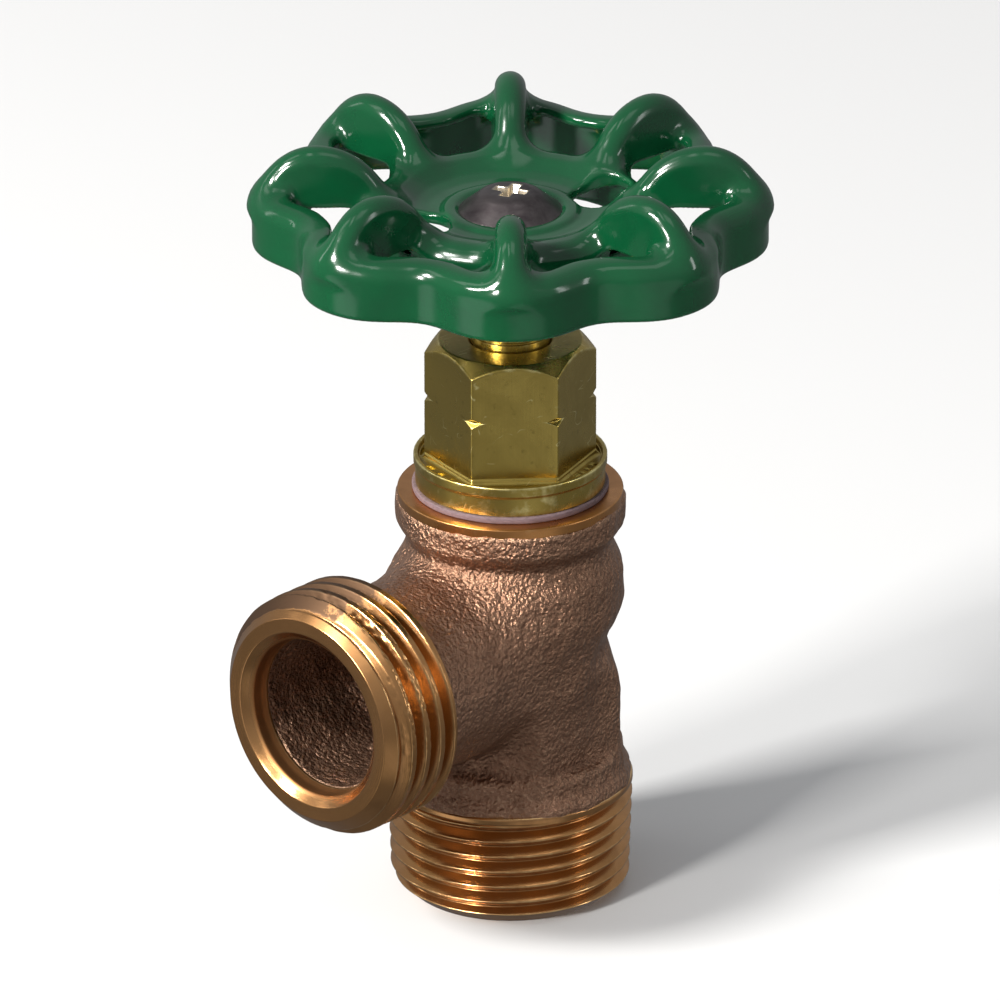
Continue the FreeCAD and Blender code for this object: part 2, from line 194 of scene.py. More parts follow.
# --- Meshes -------------------------------------------------------------------------------------
def mesh_object(name: str, points: Array, faces: Array, smooth: bool = True) -> bpy.types.Object:
    """A mesh object at the origin from points in millimetres.

    Args:
        name: the piece's name.
        points: one row of three numbers per vertex.
        faces: one row of corner numbers per face.
        smooth: whether the faces are shaded smooth.

    Returns:
        The linked object.
    """
    mesh = bpy.data.meshes.new(name)
    sides = faces.shape[1]
    mesh.vertices.add(len(points))
    mesh.vertices.foreach_set("co", (points * MM).astype(np.float32).ravel())
    mesh.loops.add(faces.size)
    mesh.loops.foreach_set("vertex_index", faces.astype(np.int32).ravel())
    mesh.polygons.add(len(faces))
    mesh.polygons.foreach_set("loop_start", np.arange(0, faces.size, sides, dtype=np.int32))
    mesh.polygons.foreach_set("use_smooth", np.full(len(faces), smooth))
    mesh.update(calc_edges=True)
    mesh.validate()
    obj = bpy.data.objects.new(name, mesh)
    bpy.context.scene.collection.objects.link(obj)
    return obj


def set_mask(obj: bpy.types.Object, name: str, values: Array) -> None:
    """Store one number per vertex as a named attribute that a material can read."""
    layer = obj.data.attributes.new(name, "FLOAT", "POINT")
    layer.data.foreach_set("value", np.ascontiguousarray(values, np.float32))


def neighbour_mean(points: Array, faces: Array) -> Array:
    """The mean of each vertex's neighbours along the faces' edges."""
    total = np.zeros_like(points)
    count = np.zeros(len(points))
    for side in range(faces.shape[1]):
        a, b = faces[:, side], faces[:, (side + 1) % faces.shape[1]]
        for axis in range(points.shape[1]):
            total[:, axis] += np.bincount(a, points[b, axis], len(points))
            total[:, axis] += np.bincount(b, points[a, axis], len(points))
        count += np.bincount(a, minlength=len(points)) + np.bincount(b, minlength=len(points))
    return total / np.maximum(count, 1)[:, None]


def vertex_normals(points: Array, faces: Array) -> Array:
    """Unit normals at the vertices, from the faces' diagonals."""
    across = np.cross(points[faces[:, 2]] - points[faces[:, 0]], points[faces[:, 3]] - points[faces[:, 1]])
    normals = np.zeros_like(points)
    for side in range(4):
        for axis in range(3):
            normals[:, axis] += np.bincount(faces[:, side], across[:, axis], len(points))
    return normals / np.maximum(np.linalg.norm(normals, axis=1), 1e-12)[:, None]


def edge_mask(points: Array, faces: Array, spread: int = 2) -> Array:
    """How far each vertex stands out from its neighbours: 0.5 on a flat, 1 on an edge, 0 in a crease."""
    normals = vertex_normals(points, faces)
    size = math.sqrt(np.median(np.linalg.norm(np.cross(
        points[faces[:, 2]] - points[faces[:, 0]], points[faces[:, 3]] - points[faces[:, 1]]), axis=1)) / 2)
    out = ((points - neighbour_mean(points, faces)) * normals).sum(1) / size
    for _ in range(spread):
        out = 0.5 * out + 0.5 * neighbour_mean(out[:, None], faces)[:, 0]
    return np.clip(0.5 + 2.2 * out, 0, 1)


@dataclass(frozen=True)
class Implicit:
    """A closed solid given by a field that is negative inside it.

    The field is sampled on a cubic grid. Each cell whose corners differ in sign gets one point, at the
    mean of the places where the field is nil along the cell's edges. Each grid edge that the surface
    crosses gets one face, through the points of the four cells round it. The points are then evened out
    and moved along the field's gradient until the field there is nil.
    """

    shape: Field
    low: Sequence[float]
    high: Sequence[float]
    step: float
    evenings: int = 2

    def _grid(self) -> tuple[Array, Array]:
        """The grid's origin and the field's value at each of its points."""
        low = np.array(self.low, float) - 1.5 * self.step
        counts = np.ceil((np.array(self.high) + 1.5 * self.step - low) / self.step).astype(int) + 1
        axes = [low[i] + self.step * np.arange(counts[i]) for i in range(3)]
        values = np.empty(counts)
        for layer, height in enumerate(axes[2]):
            x, y = np.meshgrid(axes[0], axes[1], indexing="ij")
            values[:, :, layer] = self.shape(x, y, np.full(x.shape, height))
        return low, values

    def _snap(self, points: Array, rounds: int = 4) -> Array:
        """Points moved to where the field is nil, by Newton steps no longer than a cell."""
        nudge = self.step * 0.05
        for _ in range(rounds):
            value = self.shape(*points.T)
            slope = np.empty_like(points)
            for axis in range(3):
                ahead, behind = points.copy(), points.copy()
                ahead[:, axis] += nudge
                behind[:, axis] -= nudge
                slope[:, axis] = (self.shape(*ahead.T) - self.shape(*behind.T)) / (2 * nudge)
            steep = np.maximum((slope ** 2).sum(1), 0.04)
            move = -(value / steep)[:, None] * slope
            length = np.maximum(np.linalg.norm(move, axis=1), 1e-12)
            points = points + move * np.minimum(1, self.step * 0.7 / length)[:, None]
        return points

    def surface(self) -> tuple[Array, Array]:
        """The points and the four-sided faces of the solid's surface, facing outwards."""
        low, values = self._grid()
        inside = values < 0
        cells = tuple(n - 1 for n in values.shape)
        corner_sum = np.zeros(cells, int)
        for dx in (0, 1):
            for dy in (0, 1):
                for dz in (0, 1):
                    corner_sum += inside[dx:dx + cells[0], dy:dy + cells[1], dz:dz + cells[2]]
        mixed = np.argwhere((corner_sum > 0) & (corner_sum < 8))
        number = np.full(cells, -1)
        number[tuple(mixed.T)] = np.arange(len(mixed))
        total, count = np.zeros((len(mixed), 3)), np.zeros(len(mixed))
        faces = []
        for axis in range(3):
            along = np.eye(3, dtype=int)[axis]
            second, third = np.eye(3, dtype=int)[(axis + 1) % 3], np.eye(3, dtype=int)[(axis + 2) % 3]
            for b in (0, 1):
                for c in (0, 1):
                    start = mixed + b * second + c * third
                    v0, v1 = values[tuple(start.T)], values[tuple((start + along).T)]
                    cross = (v0 < 0) != (v1 < 0)
                    t = np.where(cross, v0 / np.where(cross, v0 - v1, 1), 0)
                    total += np.where(cross[:, None], start + t[:, None] * along, 0)
                    count += cross
            lower = np.take(inside, range(values.shape[axis] - 1), axis)
            upper = np.take(inside, range(1, values.shape[axis]), axis)
            edges = np.argwhere(lower != upper)
            good = np.all((edges[:, [(axis + 1) % 3, (axis + 2) % 3]] > 0)
                          & (edges[:, [(axis + 1) % 3, (axis + 2) % 3]]
                             < np.array(cells)[[(axis + 1) % 3, (axis + 2) % 3]]), axis=1)
            edges = edges[good]
            ring = [edges - second - third, edges - third, edges, edges - second]
            quads = np.stack([number[tuple(cell.T)] for cell in ring], axis=1)
            outward = inside[tuple(edges.T)]
            faces.append(np.where(outward[:, None], quads, quads[:, ::-1]))
        faces = np.concatenate(faces)
        points = low + self.step * total / count[:, None]
        for _ in range(self.evenings):
            points = self._snap(0.4 * points + 0.6 * neighbour_mean(points, faces), 2)
        return self._snap(points), faces

    def build(self, name: str, **masks: Field) -> bpy.types.Object:
        """The solid as a mesh object, with its edge mask and any masks given as fields."""
        points, faces = self.surface()
        obj = mesh_object(name, points, faces)
        set_mask(obj, "edge", edge_mask(points, faces))
        for label, mask in masks.items():
            set_mask(obj, label, mask(*points.T))
        return obj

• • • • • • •

## The task
Copy each line of the data exactly, leaving nothing out.

## The completed task
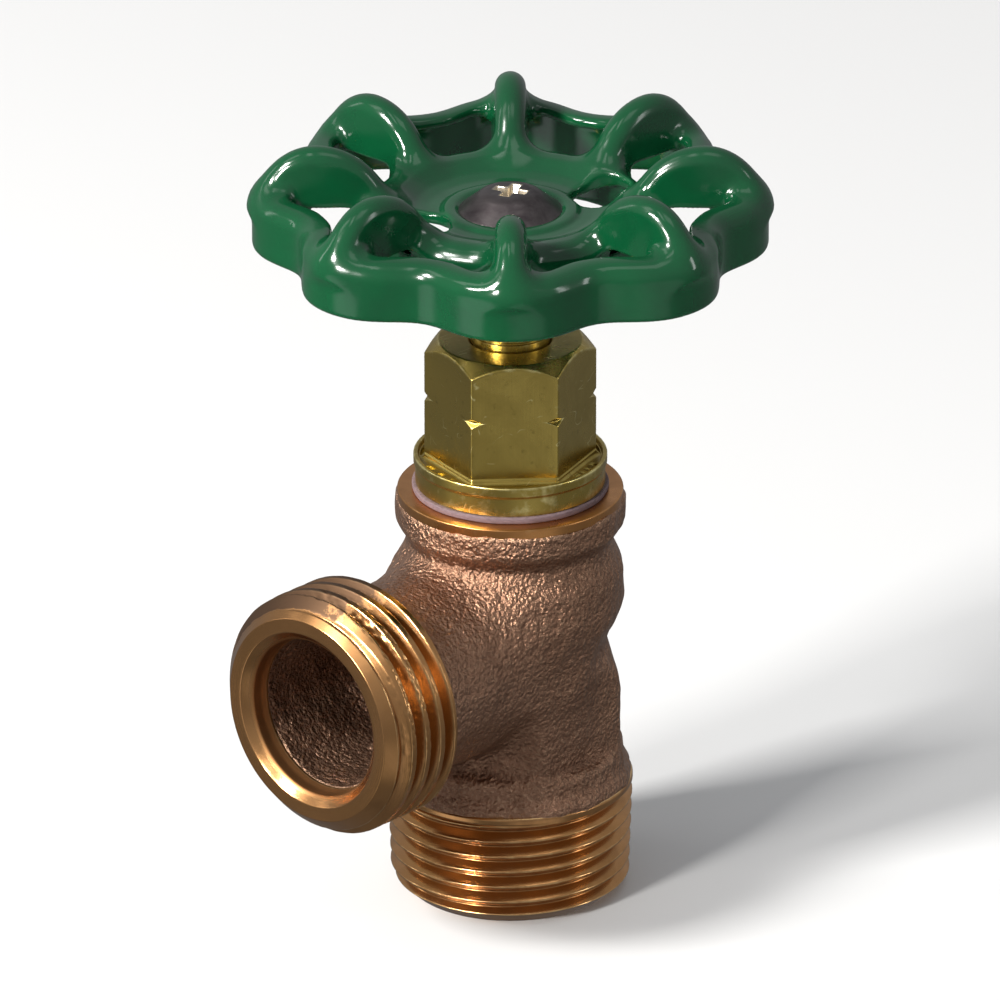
Continue the FreeCAD and Blender code for this object: part 2, from line 194 of scene.py. More parts follow.
# --- Meshes -------------------------------------------------------------------------------------
def mesh_object(name: str, points: Array, faces: Array, smooth: bool = True) -> bpy.types.Object:
    """A mesh object at the origin from points in millimetres.

    Args:
        name: the piece's name.
        points: one row of three numbers per vertex.
        faces: one row of corner numbers per face.
        smooth: whether the faces are shaded smooth.

    Returns:
        The linked object.
    """
    mesh = bpy.data.meshes.new(name)
    sides = faces.shape[1]
    mesh.vertices.add(len(points))
    mesh.vertices.foreach_set("co", (points * MM).astype(np.float32).ravel())
    mesh.loops.add(faces.size)
    mesh.loops.foreach_set("vertex_index", faces.astype(np.int32).ravel())
    mesh.polygons.add(len(faces))
    mesh.polygons.foreach_set("loop_start", np.arange(0, faces.size, sides, dtype=np.int32))
    mesh.polygons.foreach_set("use_smooth", np.full(len(faces), smooth))
    mesh.update(calc_edges=True)
    mesh.validate()
    obj = bpy.data.objects.new(name, mesh)
    bpy.context.scene.collection.objects.link(obj)
    return obj


def set_mask(obj: bpy.types.Object, name: str, values: Array) -> None:
    """Store one number per vertex as a named attribute that a material can read."""
    layer = obj.data.attributes.new(name, "FLOAT", "POINT")
    layer.data.foreach_set("value", np.ascontiguousarray(values, np.float32))


def neighbour_mean(points: Array, faces: Array) -> Array:
    """The mean of each vertex's neighbours along the faces' edges."""
    total = np.zeros_like(points)
    count = np.zeros(len(points))
    for side in range(faces.shape[1]):
        a, b = faces[:, side], faces[:, (side + 1) % faces.shape[1]]
        for axis in range(points.shape[1]):
            total[:, axis] += np.bincount(a, points[b, axis], len(points))
            total[:, axis] += np.bincount(b, points[a, axis], len(points))
        count += np.bincount(a, minlength=len(points)) + np.bincount(b, minlength=len(points))
    return total / np.maximum(count, 1)[:, None]


def vertex_normals(points: Array, faces: Array) -> Array:
    """Unit normals at the vertices, from the faces' diagonals."""
    across = np.cross(points[faces[:, 2]] - points[faces[:, 0]], points[faces[:, 3]] - points[faces[:, 1]])
    normals = np.zeros_like(points)
    for side in range(4):
        for axis in range(3):
            normals[:, axis] += np.bincount(faces[:, side], across[:, axis], len(points))
    return normals / np.maximum(np.linalg.norm(normals, axis=1), 1e-12)[:, None]


def edge_mask(points: Array, faces: Array, spread: int = 2) -> Array:
    """How far each vertex stands out from its neighbours: 0.5 on a flat, 1 on an edge, 0 in a crease."""
    normals = vertex_normals(points, faces)
    size = math.sqrt(np.median(np.linalg.norm(np.cross(
        points[faces[:, 2]] - points[faces[:, 0]], points[faces[:, 3]] - points[faces[:, 1]]), axis=1)) / 2)
    out = ((points - neighbour_mean(points, faces)) * normals).sum(1) / size
    for _ in range(spread):
        out = 0.5 * out + 0.5 * neighbour_mean(out[:, None], faces)[:, 0]
    return np.clip(0.5 + 2.2 * out, 0, 1)


@dataclass(frozen=True)
class Implicit:
    """A closed solid given by a field that is negative inside it.

    The field is sampled on a cubic grid. Each cell whose corners differ in sign gets one point, at the
    mean of the places where the field is nil along the cell's edges. Each grid edge that the surface
    crosses gets one face, through the points of the four cells round it. The points are then evened out
    and moved along the field's gradient until the field there is nil.
    """

    shape: Field
    low: Sequence[float]
    high: Sequence[float]
    step: float
    evenings: int = 2

    def _grid(self) -> tuple[Array, Array]:
        """The grid's origin and the field's value at each of its points."""
        low = np.array(self.low, float) - 1.5 * self.step
        counts = np.ceil((np.array(self.high) + 1.5 * self.step - low) / self.step).astype(int) + 1
        axes = [low[i] + self.step * np.arange(counts[i]) for i in range(3)]
        values = np.empty(counts)
        for layer, height in enumerate(axes[2]):
            x, y = np.meshgrid(axes[0], axes[1], indexing="ij")
            values[:, :, layer] = self.shape(x, y, np.full(x.shape, height))
        return low, values

    def _snap(self, points: Array, rounds: int = 4) -> Array:
        """Points moved to where the field is nil, by Newton steps no longer than a cell."""
        nudge = self.step * 0.05
        for _ in range(rounds):
            value = self.shape(*points.T)
            slope = np.empty_like(points)
            for axis in range(3):
                ahead, behind = points.copy(), points.copy()
                ahead[:, axis] += nudge
                behind[:, axis] -= nudge
                slope[:, axis] = (self.shape(*ahead.T) - self.shape(*behind.T)) / (2 * nudge)
            steep = np.maximum((slope ** 2).sum(1), 0.04)
            move = -(value / steep)[:, None] * slope
            length = np.maximum(np.linalg.norm(move, axis=1), 1e-12)
            points = points + move * np.minimum(1, self.step * 0.7 / length)[:, None]
        return points

    def surface(self) -> tuple[Array, Array]:
        """The points and the four-sided faces of the solid's surface, facing outwards."""
        low, values = self._grid()
        inside = values < 0
        cells = tuple(n - 1 for n in values.shape)
        corner_sum = np.zeros(cells, int)
        for dx in (0, 1):
            for dy in (0, 1):
                for dz in (0, 1):
                    corner_sum += inside[dx:dx + cells[0], dy:dy + cells[1], dz:dz + cells[2]]
        mixed = np.argwhere((corner_sum > 0) & (corner_sum < 8))
        number = np.full(cells, -1)
        number[tuple(mixed.T)] = np.arange(len(mixed))
        total, count = np.zeros((len(mixed), 3)), np.zeros(len(mixed))
        faces = []
        for axis in range(3):
            along = np.eye(3, dtype=int)[axis]
            second, third = np.eye(3, dtype=int)[(axis + 1) % 3], np.eye(3, dtype=int)[(axis + 2) % 3]
            for b in (0, 1):
                for c in (0, 1):
                    start = mixed + b * second + c * third
                    v0, v1 = values[tuple(start.T)], values[tuple((start + along).T)]
                    cross = (v0 < 0) != (v1 < 0)
                    t = np.where(cross, v0 / np.where(cross, v0 - v1, 1), 0)
                    total += np.where(cross[:, None], start + t[:, None] * along, 0)
                    count += cross
            lower = np.take(inside, range(values.shape[axis] - 1), axis)
            upper = np.take(inside, range(1, values.shape[axis]), axis)
            edges = np.argwhere(lower != upper)
            good = np.all((edges[:, [(axis + 1) % 3, (axis + 2) % 3]] > 0)
                          & (edges[:, [(axis + 1) % 3, (axis + 2) % 3]]
                             < np.array(cells)[[(axis + 1) % 3, (axis + 2) % 3]]), axis=1)
            edges = edges[good]
            ring = [edges - second - third, edges - third, edges, edges - second]
            quads = np.stack([number[tuple(cell.T)] for cell in ring], axis=1)
            outward = inside[tuple(edges.T)]
            faces.append(np.where(outward[:, None], quads, quads[:, ::-1]))
        faces = np.concatenate(faces)
        points = low + self.step * total / count[:, None]
        for _ in range(self.evenings):
            points = self._snap(0.4 * points + 0.6 * neighbour_mean(points, faces), 2)
        return self._snap(points), faces

    def build(self, name: str, **masks: Field) -> bpy.types.Object:
        """The solid as a mesh object, with its edge mask and any masks given as fields."""
        points, faces = self.surface()
        obj = mesh_object(name, points, faces)
        set_mask(obj, "edge", edge_mask(points, faces))
        for label, mask in masks.items():
            set_mask(obj, label, mask(*points.T))
        return obj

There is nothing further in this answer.